Таким способом сплетая в цепочке ассоциаций сегодняшнее и давно минувшее, скоротечное и непреходящее, обиходное и легендарно — мифологическое, Мандельштам запечатлевает в своем произведении глубокое чувство драгоценности жизни. Драгоценности жизни, если в ней сохраняются и оберегаются некие простые, вечные, фундаментальные начала человеческого бытия. Завораживающая поэтическая сила Мандельштама как раз и коренится в подобном удивительном умении поддерживать в нас, читателях (а каждый из нас нуждается в такой поддержке), чувство бесценности дара жизни.
В творческом развитии Мандельштама выделяются три основные фазы: ранний период, 1910–е годы, — сборник «Камень» (1913, 1916), 20–е годы — сборник «Tristia» (1922), «Вторая книга» (1923), «Стихотворения» (1928), проза и, наконец, период 30–х годов — московские и воронежские стихи (1935–1937), дождавшиеся публикации спустя долгие годы после смерти автора.

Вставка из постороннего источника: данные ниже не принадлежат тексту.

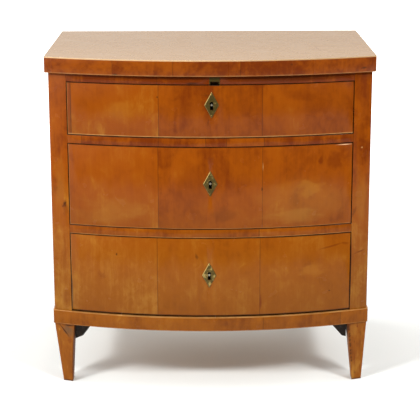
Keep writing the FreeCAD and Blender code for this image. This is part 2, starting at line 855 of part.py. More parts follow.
def make_lock_case(drawer):
    """The lock's case and selvedge, its room for the key and the bolt, and its riveted drill pin."""
    body = new_body(f"{drawer.name}_lock_case", drawer.level)
    x, height, top = drawer.key_shift, key_height(drawer), front_top(drawer)
    low, high = x - s.lock_width / 2, x + s.lock_width / 2
    back = lock_front + s.lock_thickness
    board(body, (low, lock_front, height - s.lock_below_key), (high, back, top))
    box(body, "Additive", "selvedge", (low, back - s.selvedge_depth, top - s.selvedge_thickness),
        (high, back, top))
    cylinder(body, "Subtractive", "key_room", (x, lock_front, height), s.key_room_radius,
             s.lock_thickness - s.lock_wall, backwards=True)
    half = s.bolt_width / 2 + s.bolt_clearance
    box(body, "Subtractive", "bolt_way",
        (bolt_x(drawer) - half, bolt_front - s.bolt_clearance, height + s.bolt_above_key - s.bolt_clearance),
        (bolt_x(drawer) + half, bolt_front + bolt_thickness + s.bolt_clearance, top))
    pin_front = front_face + s.lock_pin_setback
    cylinder(body, "Additive", "drill_pin", (x, pin_front, height), s.lock_pin_radius,
             back - pin_front, backwards=True)


def make_lock_bolt(drawer):
    body = new_body(f"{drawer.name}_lock_bolt", drawer.level)
    half = s.bolt_width / 2
    board(body, (bolt_x(drawer) - half, bolt_front, key_height(drawer) + s.bolt_above_key),
          (bolt_x(drawer) + half, bolt_front + bolt_thickness, front_top(drawer)))


def make_drawer(drawer):
    make_drawer_front(drawer)
    for word, side in SIDES.items():
        make_drawer_side(drawer, word, side)
    make_drawer_back(drawer)
    make_drawer_bottom(drawer)
    make_escutcheon(drawer)
    make_escutcheon_pins(drawer)
    make_lock_case(drawer)
    make_lock_bolt(drawer)


# ---------------------------------------------------------------- the whole chest

top_drawer, middle_drawer, bottom_drawer = DRAWERS

make_top()
make_top_rail(top_drawer)
make_strike_plate(top_drawer)
make_rail("upper_drawer_rail", upper_rail_level, s.rail_thickness, middle_drawer)
make_rail("lower_drawer_rail", lower_rail_level, s.rail_thickness, bottom_drawer)
make_plinth_front()
make_plinth_back()
make_bottom_board()
make_back_board("lower", ZERO, (top_underside - plinth_top) / 2)
make_back_board("upper", (top_underside - plinth_top) / 2, top_underside - plinth_top)
make_back_nails()
make_back_blocks()
make_drawer_stops()
for side_word, side_sign in SIDES.items():
    make_side_panel(side_word, side_sign)
    make_stile(side_word, side_sign)
    make_plinth_side(side_word, side_sign)
    make_leg("front", side_word, side_sign)
    make_leg("back", side_word, side_sign)
    make_front_block(side_word, side_sign)
    make_runner(top_drawer, side_word, side_sign)
    make_runner(middle_drawer, side_word, side_sign)
    make_bottom_guide(side_word, side_sign)
    make_kicker(side_word, side_sign)
for one_drawer in DRAWERS:
    make_drawer(one_drawer)

doc.recompute()

for thing in doc.Objects:
    if "Invalid" in thing.State or "Error" in thing.State:
        raise RuntimeError(f"{thing.Label} did not build: {thing.State}")
for part in parts:
    if part.Shape.isNull() or not part.Shape.isValid():
        raise RuntimeError(f"{part.Label} has no valid shape")

os.makedirs("parts", exist_ok=True)
for part in parts:
    part.Shape.exportStep(os.path.join("parts", f"{part.Label}.step"))
print(f"{len(parts)} sub-parts written")
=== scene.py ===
"""The looks of a bow front chest of drawers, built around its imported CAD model. Metres, +Z up."""
import math

import bmesh
import bpy
from mathutils import Matrix, Vector


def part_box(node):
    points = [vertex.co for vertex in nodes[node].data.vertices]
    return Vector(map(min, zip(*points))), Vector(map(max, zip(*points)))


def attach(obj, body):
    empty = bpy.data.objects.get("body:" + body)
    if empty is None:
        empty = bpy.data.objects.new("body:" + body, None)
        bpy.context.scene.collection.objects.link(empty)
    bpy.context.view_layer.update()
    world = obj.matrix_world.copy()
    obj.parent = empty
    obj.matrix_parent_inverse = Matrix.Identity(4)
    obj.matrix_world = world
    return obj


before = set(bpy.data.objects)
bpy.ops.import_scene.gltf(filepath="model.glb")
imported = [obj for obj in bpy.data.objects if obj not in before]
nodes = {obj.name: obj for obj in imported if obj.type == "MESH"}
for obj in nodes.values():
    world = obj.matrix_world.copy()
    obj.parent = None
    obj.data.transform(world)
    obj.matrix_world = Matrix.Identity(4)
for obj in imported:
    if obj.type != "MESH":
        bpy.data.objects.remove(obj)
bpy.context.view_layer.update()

MM = 0.001
LEFT, RIGHT = -1, 1
SIDES = {"left": LEFT, "right": RIGHT}
DRAWERS = ("top", "middle", "bottom")

# ---------------------------------------------------------------- places on the chest

slab_low, slab_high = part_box("top_board")
stile_low, stile_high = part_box("front_stile_right")
plinth_low, plinth_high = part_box("plinth_front")
rail_low, rail_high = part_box("upper_drawer_rail")
lower_rail_low, lower_rail_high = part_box("lower_drawer_rail")
case_half = stile_high.x
opening_half = stile_low.x
apex = rail_low.y
rise = stile_low.y - apex
bow_radius = (opening_half ** 2 + rise ** 2) / (2 * rise)
bow_centre = apex + bow_radius
slab_radius = bow_centre - slab_low.y

MIDDLE_HEIGHT = 0.45        # a leaf has its own tone here, is darker above and lighter below
RED_ABOVE = 0.56            # above this height the veneer is at its reddest
GOLDEN_BELOW = 0.20         # below this height it is golden brown
VENEER = 1.2 * MM           # how thick the veneer is
FEATHER = 0.2 * MM          # the veneer turns to core over twice this distance
DIRTY_CORE = 24 * MM        # a board's bare edges are grimy this far behind its veneered face


# ---------------------------------------------------------------- colours, linear

# veneer, from light to dark, high on the chest and low on it
HONEY = (0.455, 0.180, 0.016)
AMBER = (0.300, 0.064, 0.0015)
RUSSET = (0.165, 0.026, 0.0012)
LOW_HONEY = (0.420, 0.180, 0.022)
LOW_AMBER = (0.265, 0.075, 0.003)
LOW_RUSSET = (0.150, 0.034, 0.002)

# veneer that is worn, dirty, faded by the sun, rubbed on its arris or bare; some of these also paint
# highlights and shade
# wear, which also paints a highlight along the drawers' left edges
WORN_AND_HIGHLIGHT = (0.560, 0.280, 0.085)
# dirt, which also paints shade in and beside the gaps, under the top and on the left leg
GRIME_AND_SHADE = (0.045, 0.012, 0.003)
FADED = (0.300, 0.160, 0.050)
FADED_DARK = (0.230, 0.110, 0.032)
FADED_PALE = (0.440, 0.250, 0.100)
# a rubbed arris, which also paints the highlight on the top's front arris
ARRIS = (0.900, 0.600, 0.330)
BARE = (0.125, 0.066, 0.030)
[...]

В соответствии с этим можно говорить о «трех поэтиках» Мандельштама, как это делает, в частности, М.Л. Гаспаров, который указывает на поэтику классическую, раннюю, затем — «верленовскую», ассоциативную, и, наконец, третью, основанную на философии Бергсона. Однако, на наш взгляд, точнее было бы говорить лишь о разных акцентах в развитии поэтики Мандельштама, нежели о трех ее формациях. Мандельштамовская поэтика при всей своей сложности и многослойности все — таки едина в своих основаниях. Это поэтика классического, хотя и подвижного, равновесия, меры и гармонии, слова — Логоса, фундаментальной «материальности», «телесности» образов и их строения, «камня», связывающего хаотичную стихию жизни. Подобная поэтика, наиболее ярко выраженная в сборнике «Камень», в раннем творчестве, сохраняет свое значение и в дальнейшем. Так, в поздней работе Мандельштама «Разговор о Данте» (1933), в которой разрабатываются во многом уже иные представления поэта об эстетике, символике «камня» принадлежит существенная роль как идее взаимосвязи культур, периодичности времен и «геологических изменений» земной жизни, связи прошлого и будущего.

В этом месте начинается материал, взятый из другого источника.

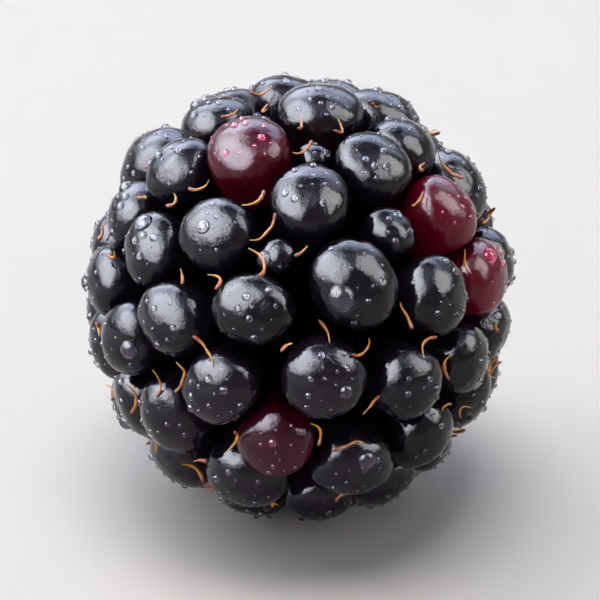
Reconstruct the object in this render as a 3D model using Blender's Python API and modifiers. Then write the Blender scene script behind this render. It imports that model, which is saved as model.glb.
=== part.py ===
"""A ripe bramble berry as picked, lying on its side: one solid fruit, in metres, +Z up.

The fruit is one grown piece: plump drupelets packed in a spiral round a receptacle, whose pale
end shows as a round scar where the stalk came away. The tip points along -Y and the scar along
+Y. The berry rests on the XY plane on the few drupelets that its weight presses flat, and the
origin is below its middle.
"""

import math

import bmesh
import bpy
import numpy as np
from mathutils import Matrix, Vector

MM = 0.001

# Driving dimensions of the fruit.
OUTLINE_LENGTH = 28.4 * MM  # of the ovoid that the drupelets reach; the scar cuts its stem end short
BERRY_WIDTH = 24.2 * MM
TIP_NARROWING = 0.05  # how much slimmer the tip half is than the stem half, as a share of the width
DRUPELET_RADIUS = 2.34 * MM
SPIRAL_COUNT = 90  # before those of the front are chosen
FRONT_ANGLE = math.radians(80)  # nearer the tip than this, only the placed drupelets grow
SCAR_ANGLE = math.radians(30)  # the bare cone round the stem end

# The drupelets of the front, which faces -Y: degrees from the tip, the hour on a clock face seen
# from the tip, and the size as a share of DRUPELET_RADIUS. The others grow between them by rule.
PLACED = (
    (9, 1.7, 0.98),
    (20, 6.8, 0.92),
    (24, 8.9, 0.94),
    (29, 11.0, 0.93),
    (34, 3.0, 0.91),
    (34, 5.2, 0.98),
    (37, 0.8, 1.06),
    (40, 11.7, 0.42),
    (44, 9.8, 0.94),
    (46, 6.7, 1.02),
    (47, 8.2, 0.94),
    (50, 2.1, 0.94),
    (54, 10.9, 0.93),
    (56, 4.4, 0.89),
    (59, 12.1, 1.01),
    (60, 1.2, 0.62),
    (60, 5.7, 0.92),
    (63, 6.6, 0.94),
    (65, 5.1, 0.90),
    (66, 9.0, 0.92),
    (68, 3.3, 0.92),
    (68, 7.3, 0.94),
    (69, 10.1, 0.92),
    (71, 8.1, 0.90),
    (74, 4.6, 0.88),
    (75, 0.2, 0.42),
    (75, 0.9, 0.98),
    (75, 11.5, 1.06),
    (77, 3.9, 0.90),
    (78, 2.5, 1.00),
    (80, 1.7, 0.97),
    (82, 9.4, 0.92),
    (84, 8.7, 0.90),
    (85, 10.7, 0.90),
    (88, 3.3, 0.90),
    (97, 11.6, 0.45),
    (103, 0.3, 1.08),
)
HELD_BACK = 0.03  # how far a placed drupelet gives way, as a share of what a free one does

# How drupelets differ from each other, as shares of DRUPELET_RADIUS.
SIZE_SPREAD = 0.08
FREE_SIZE = 0.96
SMALL_ONES = 5
SMALL_SIZE = 0.6
OVAL_SPREAD = 0.10  # how much longer than round some are
BULGE_SPREAD = 0.06
WOBBLE = 0.08  # how far they lean at random
LIFT_PER_SIZE = 0.3  # how much of its extra radius lifts a large one
LIFT_SPREAD = 0.10 * MM
LIMIT = 1.5  # the farthest draw of any random spread, in standard deviations
BULGE = 0.74  # a drupelet's reach outwards from its widest level
ROOT_DEPTH = 2.15  # its reach inwards, to the receptacle
ROOT_TAPER = 0.3
TIP_LEAN = 0.12  # drupelets lean towards the berry's tip
PRESSING = 8.0  # the power of the smooth limit where neighbours press; higher is sharper
SKIN_GAP = 0.03 * MM

# The packing of the drupelets.
SEED = 98
PACKING_ROUNDS = 300
REACH = 1.3  # neighbours push each other apart within this many summed radii
PUSH = 0.1

# Rest and the receptacle.
CONTACT_DEPTH = 0.25 * MM  # how far the lowest drupelets are pressed flat
SEARCH_STEPS = (0.8, 0.08, 0.008)  # degrees
SEARCH_HALF_WIDTH = 10  # steps each way
CORE_SHARE = 0.97  # the solid flesh under the drupelets, as a share of the level of their centres
PLUG_RADIUS = 3.3 * MM
PLUG_LEVEL = 11.3 * MM  # its top, from the middle of the outline

# Mesh fineness.
SPHERE_CUTS = 3
VOXEL = 0.30 * MM
KEPT_SHARE = 0.09

SKIN_COLOUR = (0.016, 0.010, 0.020, 1.0)
SKIN_ROUGHNESS = 0.2

STEM_END = np.array((0.0, 1.0, 0.0))
DOWN = Vector((0.0, 0.0, -1.0))


def unit(vectors):
    """Each row of an array at length 1."""
    return vectors / np.linalg.norm(vectors, axis=-1, keepdims=True)


def ovoid_axes(depth):
    """Half width, half length and half height of the fruit's outline, taken in by depth."""
    half_width = BERRY_WIDTH / 2 - depth
    return np.array((half_width, OUTLINE_LENGTH / 2 - depth, half_width))


def stretch(directions, depth):
    """What turns directions into points of the outline taken in by depth, slimmer towards the tip."""
    slimming = 1 + TIP_NARROWING * directions[:, 1]
    return ovoid_axes(depth) * np.stack((slimming, np.ones(len(directions)), slimming), axis=1)


def spiral(count):
    """Directions spread evenly in a golden-angle spiral from the tip to the edge of the scar."""
    turns = np.arange(count) * math.pi * (3 - math.sqrt(5))
    along = -1 + (np.arange(count) + 0.5) / count * (1 + math.cos(SCAR_ANGLE))
    across = np.sqrt(1 - along**2)
    return np.stack((across * np.cos(turns), along, across * np.sin(turns)), axis=1)


def placed_directions():
    """The directions of the placed drupelets."""
    from_tip, hour = np.radians(np.array(PLACED)[:, :2] * (1, 30)).T
    across = np.sin(from_tip)
    return np.stack((across * np.sin(hour), -np.cos(from_tip), across * np.cos(hour)), axis=1)


def chosen_directions():
    """Where the drupelets start.

    The placed ones take the nearest places of the spiral, and the free ones that are left between
    them in the front drop out.

    Returns:
        The directions, and the row in PLACED for each one that is placed.
    """
    directions, rows = spiral(SPIRAL_COUNT), {}
    for row, direction in zip(PLACED, placed_directions()):
        closeness = directions @ direction
        closeness[list(rows)] = -math.inf
        nearest = int(closeness.argmax())
        directions[nearest] = direction
        rows[nearest] = row
    in_front = directions @ -STEM_END > math.cos(FRONT_ANGLE)
    kept = [i for i in range(SPIRAL_COUNT) if i in rows or not in_front[i]]
    return directions[kept], {place: rows[i] for place, i in enumerate(kept) if i in rows}


def keep_off_scar(directions):
    """Moves any direction that leans into the scar's cone out to its edge."""
    along = directions @ STEM_END
    edge = math.cos(SCAR_ANGLE)
    sideways = unit(directions - along[:, None] * STEM_END)
    at_edge = edge * STEM_END + math.sin(SCAR_ANGLE) * sideways
    return np.where((along > edge)[:, None], at_edge, directions)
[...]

Подобные начала сохраняют значение основы для искомого и необходимого Мандельштаму поэтического синтеза, все усложняющегося и обогащающегося на протяжении его творческого пути. Акценты же в такого рода синтезе со временем действительно меняются. В сборнике «Tristia» (Пб. — Берлин, 1922) и «Второй книге» (М., 1923) главную ведущую партию исполняет уже не слово — Логос, а слово — Психея, душа. И она, душа, «Психея — жизнь», — своевольна, капризна, как женщина, игрива и иррациональна. Поэт стремится к поэтике «превращений и скрещиваний», к соединению разноприродных начал — крепко сбитого, слаженного композиционного строя и летучих, сновидческих ассоциаций и реминисценций, мифологических и литературных, хочет заговорить языком «кремня и воздуха», как сказано в «Грифельной оде».
«Первой кормилицей» поэзии Мандельштама остается античность. Название его первого сборника послеоктябрьских лет «Tristia» отсылает нас к «Скорбным элегиям» Овидия. Ключевой становится для Мандельштама его ориентация на эллинизм в особом его понимании. В статье «О природе слова» (1922) Мандельштам утверждал, что «русский язык — язык эллинистический», и это значит, что слово его сохраняет свою внутреннюю форму — «плоть», «звучащую и говорящую», «деятельную». «Слово в эллинистическом понимании есть плоть деятельная, разрешающаяся в событие». Подлинный, «внутренний» или «домашний эллинизм», по словам поэта, «адекватный духу русского языка», — «это сознательное окружение человека утварью вместо безразличных предметов, превращение этих предметов в утварь, очеловечивание окружающего мира, согревание его тончайшим телеологическим теплом».
Взгляд на мир, когда все окружающее, предметы, вещи превращаются в нечто «тварное» (у — тварь), подобное человеческому телу и согретое его теплом, действительно схватывает глубину эллинистического мироощущения, которому, как показал А.Ф. Лосев, была органически присуща «интуиция телесности». Конкретность, согретая теплом предметность, «телесность» художественного мира Мандельштама во многом идет отсюда, из стремления поэта оживить древние корни культуры. Из того же источника исходит и мифологизм в творчестве Мандельштама. Своеобразие подхода поэта к античному мифу сказывается, по крайней мере, в трех его гранях: это «современное экспериментирование» с мифом, установка на подсознательное начало, заложенное в древнем мифе и, наконец, «уловление» будущего по шифру прошлого.